Vista por algumas pessoas como aquela que “ficou para titia”, a empresária curitibana Gabriela Borges, de 32 anos, já se questionou muitas vezes se ela também estaria destinada à felicidade, uma vez que está solteira há alguns anos. “Percebia que aquele sonho de ter alguém ficava cada vez mais distante e me perguntava ‘quando vou ser feliz?’”, conta a empresária. Hoje ela percebe que aquela busca incansável por encontrar alguém para se relacionar e, consequentemente, a dura cobrança de si mesma, eram resultados de uma “vida ideal” imposta pela sociedade.

“Desde muito pequenas somos induzidas a pensar que uma mulher só pode ser feliz quando encontra seu homem ideal, casa-se e tem filhos”, afirma Gabriela. “Quando uma mulher está solteira, as pessoas perguntam ‘e aí, cadê o namoradinho?’, se você começa a namorar, a pergunta muda para ‘e aí, quando vai ser o casamento?’. E depois, você ainda escuta ‘quando vêm os filhos?’. Isso tudo é muito ruim”.

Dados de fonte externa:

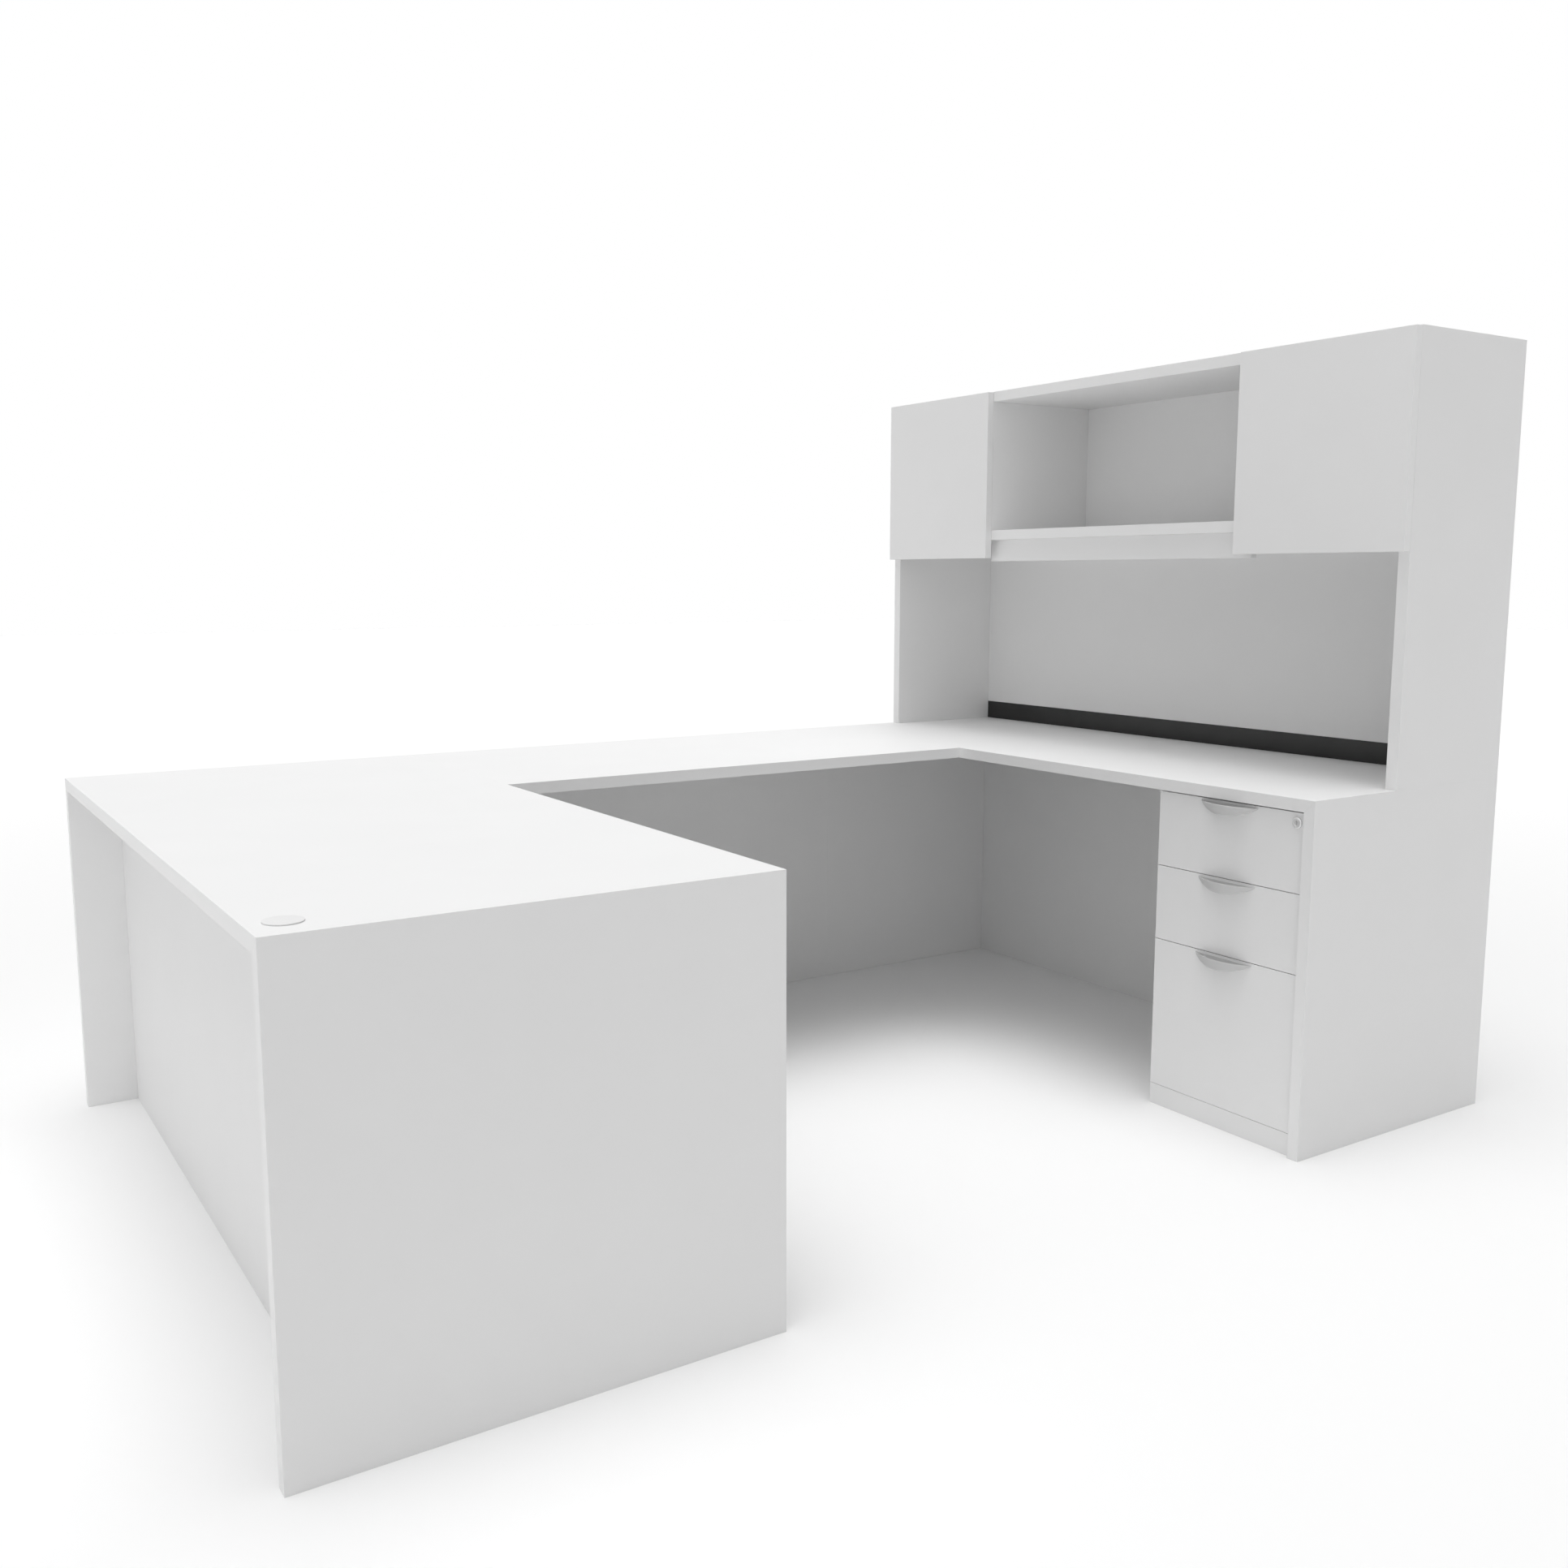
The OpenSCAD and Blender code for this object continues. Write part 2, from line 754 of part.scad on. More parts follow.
module grommet_cap() {
    color("whitesmoke") translate([grommet_x, grommet_y, top_h + flange_t]) {
        cylinder(h = cap_t - cap_bevel, r = grommet_rim_r);
        translate([0, 0, cap_t - cap_bevel])
            cylinder(h = cap_bevel, r1 = grommet_rim_r, r2 = grommet_rim_r - cap_bevel);
        translate([0, 0, -cap_spigot_h]) cylinder(h = cap_spigot_h, r = cap_spigot_r);
    }
}

// Pedestal; the credenza's end panel is its other side
module pedestal_side() {
    color("gainsboro") board([ped_x, box_y + close_gap, 0], [ped_in, y_back, under_z]);
}

module pedestal_bottom() {
    color("gainsboro") board([ped_in, box_y, plinth_h - ped_side_t], [end_in, y_back, plinth_h]);
}

module pedestal_plinth() {
    color("gainsboro") board([ped_x, front_y, 0], [end_in, box_y, plinth_h]);
}

module slide_cabinet_members() {
    color("silver") for (i = [0, 1, 2]) slide_pair(i) channel(outer_channel_w, slide_h);
}

// Top drawer, whose front is also bored for the lock
module top_drawer_front() {
    color("whitesmoke") difference() {
        drawer_front(0);
        translate([lock_x, box_y + over, lock_z]) rotate([90, 0, 0])
            cylinder(h = front_t + 2 * over, r = lock_barrel_r + fit);
    }
}

module top_drawer_box() {
    color("white") drawer_box(0);
}

module top_drawer_bottom() {
    color("white") drawer_bottom(0);
}

module top_drawer_pull() {
    color("darkgray") drawer_pull(0);
}

module top_drawer_screws() {
    color("silver") drawer_screws(0);
}

module top_slide_middle_members() {
    color("silver") slide_middle_members(0);
}

module top_slide_drawer_members() {
    color("silver") slide_drawer_members(0);
}

// Middle drawer
module middle_drawer_front() {
    color("whitesmoke") drawer_front(1);
}

module middle_drawer_box() {
    color("white") drawer_box(1);
}

module middle_drawer_bottom() {
    color("white") drawer_bottom(1);
}

module middle_drawer_pull() {
    color("darkgray") drawer_pull(1);
}

module middle_drawer_screws() {
    color("silver") drawer_screws(1);
}

module middle_slide_middle_members() {
    color("silver") slide_middle_members(1);
}

module middle_slide_drawer_members() {
    color("silver") slide_drawer_members(1);
}

// Bottom drawer, for hanging folders
module bottom_drawer_front() {
    color("whitesmoke") drawer_front(2);
}

module bottom_drawer_box() {
    color("white") drawer_box(2);
}

module bottom_drawer_bottom() {
    color("white") drawer_bottom(2);
}

module bottom_drawer_pull() {
    color("darkgray") drawer_pull(2);
}

module bottom_drawer_screws() {
    color("silver") drawer_screws(2);
}

module bottom_slide_middle_members() {
    color("silver") slide_middle_members(2);
}

module bottom_slide_drawer_members() {
    color("silver") slide_drawer_members(2);
}

module file_rails() {
    rail_y0 = box_y + box_t;
    rail_y1 = box_end_y - box_t;
    z = box_top(2);
    color("silver") for (x = [box_x0, box_x1 - box_t]) difference() {
        board([x - rail_t, rail_y0, z - rail_h], [x + box_t + rail_t, rail_y1, z + rail_t]);
        board([x, rail_y0 - over, z - rail_h - over], [x + box_t, rail_y1 + over, z]);
    }
}

// Cam lock in the top drawer's front; every piece is turned about its own axis
module lock_housing() {
    color("gray") translate([lock_x, lock_rear_y, lock_z]) rotate([90, 0, 0]) difference() {
        union() {
            cylinder(h = lock_tail + front_t, r = lock_barrel_r);
            translate([0, 0, lock_tail + front_t]) cylinder(h = lock_rim_h, r = lock_rim_r);
        }
        translate([0, 0, -over])
            cylinder(h = lock_tail + front_t + lock_rim_h + 2 * over, r = plug_r + fit);
    }
}

module lock_plug() {
    plug_face_y = front_y - lock_rim_h + plug_face_set;
    color("silver") difference() {
        union() {
            translate([lock_x, cam_y, lock_z]) rotate([90, 0, 0])
                cylinder(h = cam_y - plug_face_y, r = plug_r);
            translate([lock_x, cam_y + cam_stub_l, lock_z]) rotate([90, 0, 0])
                cylinder(h = cam_stub_l + fit, r = cam_stub_r);
        }
        translate([lock_x, plug_face_y, lock_z]) board(
            [-key_slot_w / 2, -over, -key_slot_l / 2], [key_slot_w / 2, key_slot_d, key_slot_l / 2]
        );
    }
}

module lock_cam() {
    color("silver") translate([lock_x, cam_y + cam_t, lock_z]) rotate([90, 0, 0]) difference() {
        union() {
            cylinder(h = cam_t, r = cam_w / 2);
            board([-cam_l, -cam_w / 2, 0], [0, cam_w / 2, cam_t]);
        }
        translate([0, 0, -over]) cylinder(h = cam_t + 2 * over, r = cam_stub_r + fit);
    }
}

module lock_keeper() {
    x0 = lock_x - keeper_w / 2;
    x1 = lock_x + keeper_w / 2;
    color("silver") difference() {
        union() {
            board([x0, keeper_y, under_z - keeper_h], [x1, keeper_y + keeper_t, under_z]);
            board([x0, keeper_y, under_z - keeper_t], [x1, keeper_y + keeper_l, under_z]);
        }
        keeper_screw_places() translate([0, 0, -over])
            cylinder(h = keeper_t + 2 * over, r = screw_r + loose_fit);
    }
}

// Hutch
module hutch_right_side() {
    color("gainsboro") hutch_side();
}

module hutch_left_side() {
    color("gainsboro") mirror([1, 0, 0]) hutch_side();
}

module hutch_top() {
    color("whitesmoke") board([-hutch_in, carcass_y, roof_z], [hutch_in, y_wall, hutch_z]);
}

module hutch_shelf() {
    color("whitesmoke")
        board([-hutch_in, carcass_y, shelf_under], [hutch_in, hutch_back_y, shelf_z]);
}

module hutch_dividers() {
    color("gainsboro") both_sides()
        board([bay_in, carcass_y, shelf_z], [divider_out, hutch_back_y, roof_z]);
}

module hutch_valance() {
    color("gainsboro") board(
        [-divider_out, valance_y, shelf_under - valance_h],
        [divider_out, valance_y + valance_t, shelf_under]
    );
}

module hutch_back() {
    color("gainsboro") board([-hutch_in, hutch_back_y, strip_z], [hutch_in, y_wall, roof_z]);
}

// A channel that is open towards the wall
module cable_strip() {
    color("black") difference() {
        board([-hutch_in, hutch_back_y, top_h], [hutch_in, y_wall, strip_z]);
        board(
            [-hutch_in - over, hutch_back_y + strip_wall, top_h + strip_wall],
            [hutch_in + over, y_wall + over, strip_z - strip_wall]
        );
    }
}

// Doors on cup hinges
module right_door() {
    color("whitesmoke") door();
}

module left_door() {
    color("whitesmoke") mirror([1, 0, 0]) door();
}

module right_hinge_cups() {
    color("silver") hinge_cup_pair();
}

module left_hinge_cups() {
    color("silver") mirror([1, 0, 0]) hinge_cup_pair();
}

module hinge_arms() {
    color("silver") both_sides() each_hinge() {
        hinge_arm();
        hinge_plate();
    }
}

desk_top();
desk_right_end();
desk_left_end();
desk_modesty();
bridge_top();
bridge_modesty();
credenza_top();
credenza_right_end();
credenza_left_end();
credenza_back();
levelling_glides();
corner_brackets();
joining_plates();
fixing_screws();
hutch_dowels();
grommet_liner();
grommet_cap();
pedestal_side();
pedestal_bottom();
pedestal_plinth();
slide_cabinet_members();
top_drawer_front();
top_drawer_box();
top_drawer_bottom();
top_drawer_pull();
top_drawer_screws();
top_slide_middle_members();
top_slide_drawer_members();
middle_drawer_front();
middle_drawer_box();
middle_drawer_bottom();
middle_drawer_pull();
middle_drawer_screws();
middle_slide_middle_members();
middle_slide_drawer_members();
bottom_drawer_front();
bottom_drawer_box();
bottom_drawer_bottom();
bottom_drawer_pull();
bottom_drawer_screws();
bottom_slide_middle_members();
bottom_slide_drawer_members();
file_rails();
lock_housing();
lock_plug();
lock_cam();
lock_keeper();
hutch_right_side();
hutch_left_side();
hutch_top();
hutch_shelf();
hutch_dividers();
hutch_valance();
hutch_back();
cable_strip();
right_door();
left_door();
right_hinge_cups();
left_hinge_cups();
hinge_arms();
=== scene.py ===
"""Looks of the U-shaped desk with hutch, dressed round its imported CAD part. Metres, in the part's frame."""

from math import cos, pi, radians, sin, tan

import bmesh
import bpy
from mathutils import Matrix, Vector


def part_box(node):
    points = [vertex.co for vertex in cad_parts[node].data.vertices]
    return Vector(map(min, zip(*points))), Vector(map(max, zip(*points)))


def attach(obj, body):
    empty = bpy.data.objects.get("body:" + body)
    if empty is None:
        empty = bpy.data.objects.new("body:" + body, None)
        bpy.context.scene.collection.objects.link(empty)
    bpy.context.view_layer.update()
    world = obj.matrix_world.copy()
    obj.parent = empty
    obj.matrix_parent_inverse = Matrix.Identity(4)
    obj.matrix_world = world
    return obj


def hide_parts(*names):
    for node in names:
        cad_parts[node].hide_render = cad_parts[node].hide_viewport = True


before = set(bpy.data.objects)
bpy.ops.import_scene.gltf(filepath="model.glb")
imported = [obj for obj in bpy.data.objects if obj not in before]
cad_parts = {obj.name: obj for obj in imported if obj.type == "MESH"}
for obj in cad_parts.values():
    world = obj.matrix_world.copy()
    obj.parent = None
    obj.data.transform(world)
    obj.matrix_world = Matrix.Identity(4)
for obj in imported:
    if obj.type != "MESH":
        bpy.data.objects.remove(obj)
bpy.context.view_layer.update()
MM = 0.001

LEVELS = ("top", "middle", "bottom")
X_AXIS, Y_AXIS, Z_AXIS = Vector((1, 0, 0)), Vector((0, 1, 0)), Vector((0, 0, 1))


# Shader nodes


def feed(links, socket, value):
    """Sets a constant on the socket, or links another node's output to it."""
    if isinstance(value, (int, float)):
        socket.default_value = value
    else:
        links.new(value, socket)


def math_node(nodes, links, operation, *inputs):
    node = nodes.new("ShaderNodeMath")
    node.operation = operation
    for socket, value in zip(node.inputs, inputs):
        feed(links, socket, value)
    return node.outputs["Value"]


def map_range(nodes, links, value, *limits):
    """The value mapped from the range of the first two limits to that of the last two."""
    node = nodes.new("ShaderNodeMapRange")
    for socket, limit in zip(("From Min", "From Max", "To Min", "To Max"), limits):
        feed(links, node.inputs[socket], limit)
    links.new(value, node.inputs["Value"])
    return node.outputs["Result"]


def new_material(name, **constants):
    """A Principled material with its constant sockets set; returns it with its nodes, links and shader."""
    mat = bpy.data.materials.new(name)
    mat.use_nodes = True
    bsdf = mat.node_tree.nodes["Principled BSDF"]
    for socket, value in constants.items():
        bsdf.inputs[socket.replace("_", " ")].default_value = value
    return mat, mat.node_tree.nodes, mat.node_tree.links, bsdf


# Camera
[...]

De acordo com a psicóloga Mariana Pieruccini, o fato de a concepção de felicidade estar tão fortemente ligada ao relacionamento romântico parece ser uma herança histórica, da época em que encontrar alguém possuía objetivos puramente pragmáticos, de manutenção financeira e construção de família. “Casar-se era o destino, especialmente para a sobrevivência”, lembra a psicóloga. “O amor romântico mudou um pouco as coisas, porque possibilitou escolher a quem amar. E ao se ter essa escolha, também se escolhe a quem não se quer amar”.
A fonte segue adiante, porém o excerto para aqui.